Of course, my lack of concern is easy to justify now that the Cavs have posted three straight wins. The first came against a New Orleans team missing Chris Paul but featuring the very-capable Darren Collison and hot-shooting Marcus Thornton. From my vantage point in Section 222, I was really impressed with the way Collison ran the offense, and Thornton was flat-out making it rain, but the Cavs withstood the Hornets' young backcourt and ended their streak as this blogger pocketed a free chalupa.

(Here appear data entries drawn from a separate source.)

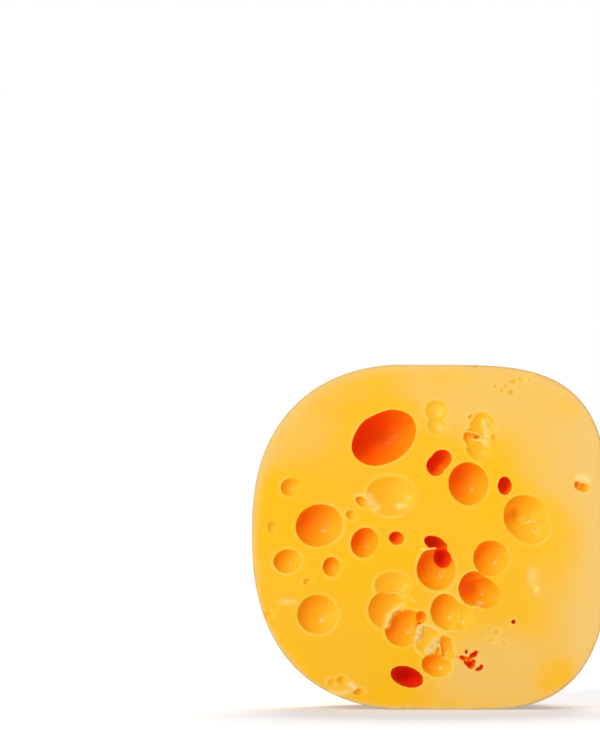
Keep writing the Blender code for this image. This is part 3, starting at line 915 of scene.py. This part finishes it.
def paleness(places, off_outline, to_faces):
    """How far the paste has dried pale: towards the rim, in some broad patches and along the
    outline. Takes the points, and how far each lies inside the outline and the cut faces."""
    x, _, z = places.T / MM
    pale = smooth_step(x, *PALE_RIM)
    for patch in PALE_PATCHES + YELLOW_PATCHES:
        level = ((x - patch.x) / patch.half_width) ** 2 + ((z - patch.z) / patch.half_height) ** 2
        here = abs(patch.pale) * np.exp(-(level**2))
        pale = pale + here * (1 - pale) if patch.pale > 0 else pale * (1 - here)
    reach = np.interp(z, EDGE_HEIGHTS, EDGE_REACHES)
    edge = EDGE_PALE * smooth_step(off_outline / MM / reach, 1.0, 0.0)
    edge = edge * smooth_step(to_faces / MM, *EDGE_DEPTH)
    return pale + edge * (1 - pale)


def keep_weights(places):
    """Which points the thinning spares: those in and just around the front face's eyes and fins."""
    weight = torn_and_glint_values(places)
    for hollow in hollows[: len(FRONT_EYES)]:
        near, own, past = near_eye(hollow, places)
        spared = np.clip(1 - np.maximum(past, 0) / LIP_KEEP, 0, 1) * (own[:, 1] < hollow.depth + LIP_KEEP)
        weight[near] = np.maximum(weight[near], spared)
    return weight


def softened(obj):
    """The wedge as one even mesh with its edges worn round."""
    remesh(obj, VOXEL)
    soften = obj.modifiers.new("soften", "SMOOTH")
    soften.factor = SOFTENING
    soften.iterations = SOFTENING_PASSES
    return new_object("softened_wedge", baked_mesh(obj))


def thinned(obj):
    """The mesh with fewer triangles, most of them kept where there is most to see."""
    spared = obj.vertex_groups.new(name="spared")
    weights = np.round(keep_weights(points_of(obj.data)) * SPARED_STEPS)
    for level in range(1, SPARED_STEPS + 1):
        spared.add(np.flatnonzero(weights == level).tolist(), level / SPARED_STEPS, "REPLACE")
    thin = obj.modifiers.new("thin", "DECIMATE")
    thin.ratio = TRIANGLES / (2 * len(obj.data.polygons))
    thin.use_collapse_triangulate = True
    thin.vertex_group = spared.name
    thin.vertex_group_factor = SPARING
    thin.invert_vertex_group = True
    return baked_mesh(obj)


cut(wedge, "DIFFERENCE", eyes, "MANIFOLD")
cut(wedge, "UNION", fins, "MANIFOLD")
soft_wedge = softened(wedge)
waved_wedge = new_object("waved_wedge", grown(soft_wedge, surface_tree()))
cheese = new_object("holey_yellow_cheese", thinned(waved_wedge))
cheese.vertex_groups.clear()
for helper in (wedge, sector, trim, eyes, fins, soft_wedge, waved_wedge):
    bpy.data.objects.remove(helper)
places = np.clip(points_of(cheese.data), np.array(CHEESE_LOW), np.array(CHEESE_HIGH))
cheese.data.vertices.foreach_set("co", places.ravel())
wheel = wheel_gap(places)
off_outline = np.minimum(wheel, trim_gap(places))
to_faces = np.minimum(places[:, 1] - FRONT_Y, back_gap(places))
tone, lip, off_wall = eye_values(places)
below_faces = np.minimum(to_faces, off_outline)
for name, values in (
    ("wheel_mm", wheel / MM),
    ("outline_mm", off_outline / MM),
    ("hollow_mm", np.where(off_wall < WALL_REACH, below_faces, 0.0) / MM),
    ("tone", tone),
    ("lip", lip),
    ("dark", painted_shade_values(places)),
    ("torn", torn_and_glint_values(places)),
    ("pale", paleness(places, off_outline, to_faces)),
):
    set_attribute(cheese.data, name, values)
cheese.data.shade_smooth()
cheese.data.materials.clear()
cheese.data.materials.append(paste)
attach(cheese, "root")
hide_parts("cheese")

# Crumbs of the same paste, left in the torn places. They are scattered over the torn surface where it
# lies below the cut face, as small uneven balls of many sizes.
CRUMB_COLOR = linear(255, 217, 142)
CRUMB_SIZES = (0.12 * MM, 0.5 * MM)
CRUMBS_PER_AREA = 5.0e6
CRUMB_SEED = 3
CRUMB_SPOTS = 700.0
CRUMB_LIGHT_REACH = 0.1 * MM
CRUMB_TORN = (0.38, 0.75)
CRUMB_LOW = 0.3
CRUMB_LUMPS = 1.6
CRUMB_UNEVEN = 0.9


def crumb_material():
    material, shade = new_material("yellow_cheese_crumb")
    spots = shade.noise(CRUMB_SPOTS)
    shader = shade.node(
        "ShaderNodeBsdfPrincipled",
        {"subsurface_method": "RANDOM_WALK"},
        {
            "Base Color": shade.mix(spots, CRUMB_COLOR, LIP_YELLOW),
            "Roughness": 0.5,
            "Specular IOR Level": 0.2,
            "Subsurface Weight": 0.3,
            "Subsurface Radius": (1.0, 0.6, 0.3),
            "Subsurface Scale": CRUMB_LIGHT_REACH,
        },
    )
    shade.node("ShaderNodeOutputMaterial", None, {"Surface": shader})
    return material


def crumb_tree():
    """Scatters uneven balls over a surface, as densely as its own attribute says."""
    group, tree, given = geometry_tree(
        "crumbs",
        crumb_material(),
        Density=("NodeSocketFloat", CRUMBS_PER_AREA),
        Smallest=("NodeSocketFloat", CRUMB_SIZES[0]),
        Largest=("NodeSocketFloat", CRUMB_SIZES[1]),
        Lumps=("NodeSocketFloat", CRUMB_LUMPS),
        Unevenness=("NodeSocketFloat", CRUMB_UNEVEN),
        Seed=("NodeSocketInt", CRUMB_SEED),
    )
    crumbly = tree.node("GeometryNodeInputNamedAttribute", {"data_type": "FLOAT"}, {"Name": "crumbly"})
    points = tree.node(
        "GeometryNodeDistributePointsOnFaces",
        None,
        {"Mesh": given["Geometry"], "Density": crumbly * given["Density"], "Seed": given["Seed"]},
    )
    ball = tree.node("GeometryNodeMeshIcoSphere", None, {"Radius": 1.0, "Subdivisions": 3})
    lumps = tree.node("ShaderNodeTexNoise", None, {"Scale": given["Lumps"], "Detail": 1.0})
    normal = tree.node("GeometryNodeInputNormal")
    rise = (lumps - 0.5) * given["Unevenness"]
    offset = tree.node("ShaderNodeVectorMath", {"operation": "SCALE"}, {0: normal, "Scale": rise})
    crumb = tree.node("GeometryNodeSetPosition", None, {"Geometry": ball, "Offset": offset})
    size = tree.node(
        "FunctionNodeRandomValue",
        {"data_type": "FLOAT"},
        {2: given["Smallest"], 3: given["Largest"], "Seed": given["Seed"]},
        output=1,
    )
    turn = tree.node(
        "FunctionNodeRandomValue",
        {"data_type": "FLOAT_VECTOR"},
        {0: (0.0, 0.0, 0.0), 1: (math.tau, math.tau, math.tau), "Seed": given["Seed"]},
    )
    placed = tree.node(
        "GeometryNodeInstanceOnPoints",
        None,
        {"Points": points, "Instance": crumb, "Rotation": turn, "Scale": size},
    )
    end_tree(tree, given, placed)
    return group


def crumbliness(places):
    """How densely crumbs lie at each point: where it is torn, and below the cut face."""
    below = smooth_step(places[:, 1] - FRONT_Y, 0.0, CRUMB_LOW * MM)
    return smooth_step(torn_and_glint_values(places), *CRUMB_TORN) * below


ground = new_object("crumb_ground", cheese.data.copy())
set_attribute(ground.data, "crumbly", crumbliness(points_of(ground.data)))
crumbs = new_object("cheese_crumbs", grown(ground, crumb_tree()))
bpy.data.objects.remove(ground)
crumb_places = np.clip(points_of(crumbs.data), np.array(CHEESE_LOW), np.array(CHEESE_HIGH))
crumbs.data.vertices.foreach_set("co", crumb_places.ravel())
crumbs.data.shade_smooth()
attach(crumbs, "root")

# The studio: a white floor with a faint glow of its own, under a white surround that gives soft
# light from all round, with two lamps to the left of the camera and one up behind, which throws a
# soft shadow forwards. Only the lamps are mirrored in the cheese's moist walls.
FLOOR_SIZE = 8.0
FLOOR_DROP = 0.05 * MM
FLOOR_WHITE = (0.80, 0.72, 0.66, 1.0)
FLOOR_GLOW_COLOR = (0.65, 0.84, 1.0, 1.0)
FLOOR_GLOW = 0.33
SURROUND = 0.42
Lamp = namedtuple("Lamp", "name direction strength angle")
LAMPS = (
    Lamp("key", (-0.36, -0.79, 0.50), 1.15, 16),
    Lamp("left", (-0.60, -0.79, 0.10), 0.42, 14),
    Lamp("back", (0.02, 0.74, 0.67), 2.15, 35),
)


def sun(lamp):
    light = bpy.data.lights.new(lamp.name, "SUN")
    light.energy = lamp.strength
    light.angle = math.radians(lamp.angle)
    made = new_object(lamp.name, light)
    made.rotation_euler = Vector(lamp.direction).to_track_quat("Z", "Y").to_euler()


def white_floor():
    sheet = bmesh.new()
    bmesh.ops.create_grid(sheet, size=FLOOR_SIZE, matrix=Matrix.Translation((0, 0, -FLOOR_DROP)))
    floor = new_object("floor", bpy.data.meshes.new("floor"))
    sheet.to_mesh(floor.data)
    sheet.free()
    paint, shade = new_material("white_floor")
    values = {
        "Base Color": FLOOR_WHITE,
        "Roughness": 0.9,
        "Specular IOR Level": 0.1,
        "Emission Color": FLOOR_GLOW_COLOR,
        "Emission Strength": FLOOR_GLOW,
    }
    shader = shade.node("ShaderNodeBsdfPrincipled", None, values)
    shade.node("ShaderNodeOutputMaterial", None, {"Surface": shader})
    floor.data.materials.append(paint)
    floor.visible_glossy = False
    return floor


def white_surround():
    """A soft even light from all round, whose own face is seen as pure white."""
    world = bpy.data.worlds.new("surround")
    world.use_nodes = True
    world.node_tree.nodes.clear()
    shade = Shade(world.node_tree)
    seen = shade.node("ShaderNodeLightPath")
    strength = seen * (1 - SURROUND) + SURROUND
    light = shade.node("ShaderNodeBackground", None, {"Color": (1.0, 1.0, 1.0, 1.0), "Strength": strength})
    shade.node("ShaderNodeOutputWorld", None, {"Surface": light})
    world.cycles_visibility.glossy = False
    return world


white_floor()
bpy.context.scene.world = white_surround()
for lamp in LAMPS:
    sun(lamp)

# The camera stands level with the cheese, square to its front face, far enough off to keep the
# face free of perspective, and looks a little left of it and up.
IMAGE_HEIGHT = 738
MM_PER_PIXEL = 0.3483
CAMERA_DISTANCE = 2.5
CAMERA_HEIGHT = 0.085
AIM = Vector((-0.0452, FRONT_Y, 0.1185))
SENSOR = 36.0

camera_data = bpy.data.cameras.new("camera")
camera_data.sensor_width = camera_data.sensor_height = SENSOR
camera_data.sensor_fit = "VERTICAL"
camera = new_object("camera", camera_data)
camera.location = (0.0, FRONT_Y - CAMERA_DISTANCE, CAMERA_HEIGHT)
line_of_sight = AIM - camera.location
camera_data.lens = SENSOR * line_of_sight.length / (IMAGE_HEIGHT * MM_PER_PIXEL * MM)
camera.rotation_euler = line_of_sight.to_track_quat("-Z", "Y").to_euler()
bpy.context.scene.camera = camera
bpy.context.scene.view_settings.view_transform = "Standard"
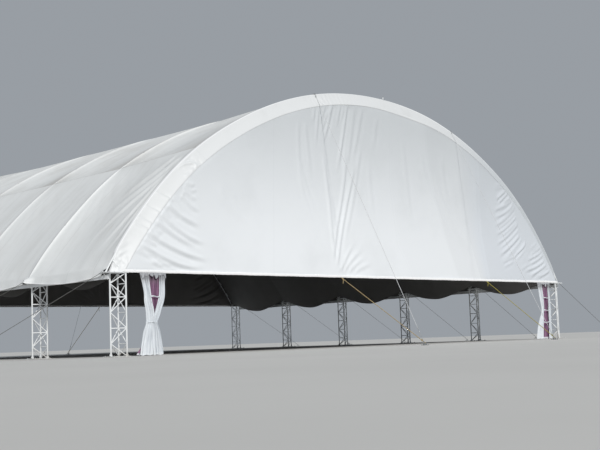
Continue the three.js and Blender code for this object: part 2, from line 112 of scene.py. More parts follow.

Two days later, the Cavs ended a painfully-long losing streak in Boston with a 108-88 thrashing of the home Celtics. After falling behind by 12 early, the Cavs absolutely put the clamps down defensively. It was a joy to watch - the team help, the on-the-ball intensity; there's no way you're beating the Cavs if they D up like that. No way. Boston scored 31 points in the first quarter and 32 in the second half, the latter coming on 20% shooting. I couldn't have enjoyed that half more, and I suspect defense-minded Coach Brown slept easy that night.
The next evening, the Cavs pulled out an overtime win over the Chris Bosh-less Riptors in Toronto. They should have won in regulation, but lapsed a bit defensively and needed LBJ and Parker to bail them out in OT. But hey, that's what good teams do: win games even when they don't play their best ball for 48 minutes.
So, the Cavs sit at 46-14, and with 22 games remaining they sport a 1.5-game edge over the Lakers for the NBA's best mark and a 6.5-game margin over Orlando, their nearest competitor in the East. We'll be playing some home games this postseason, and with cupcakes coming up against the Knicks and Nets this week, you may as well book us for 48-14. the rest of this season is getting healthy, maintaining the #1 seed, keeping guys fresh, and locking down that playoff rotation. This is your assignment, Mike Brown, should you choose to accept it. April can't come soon enough.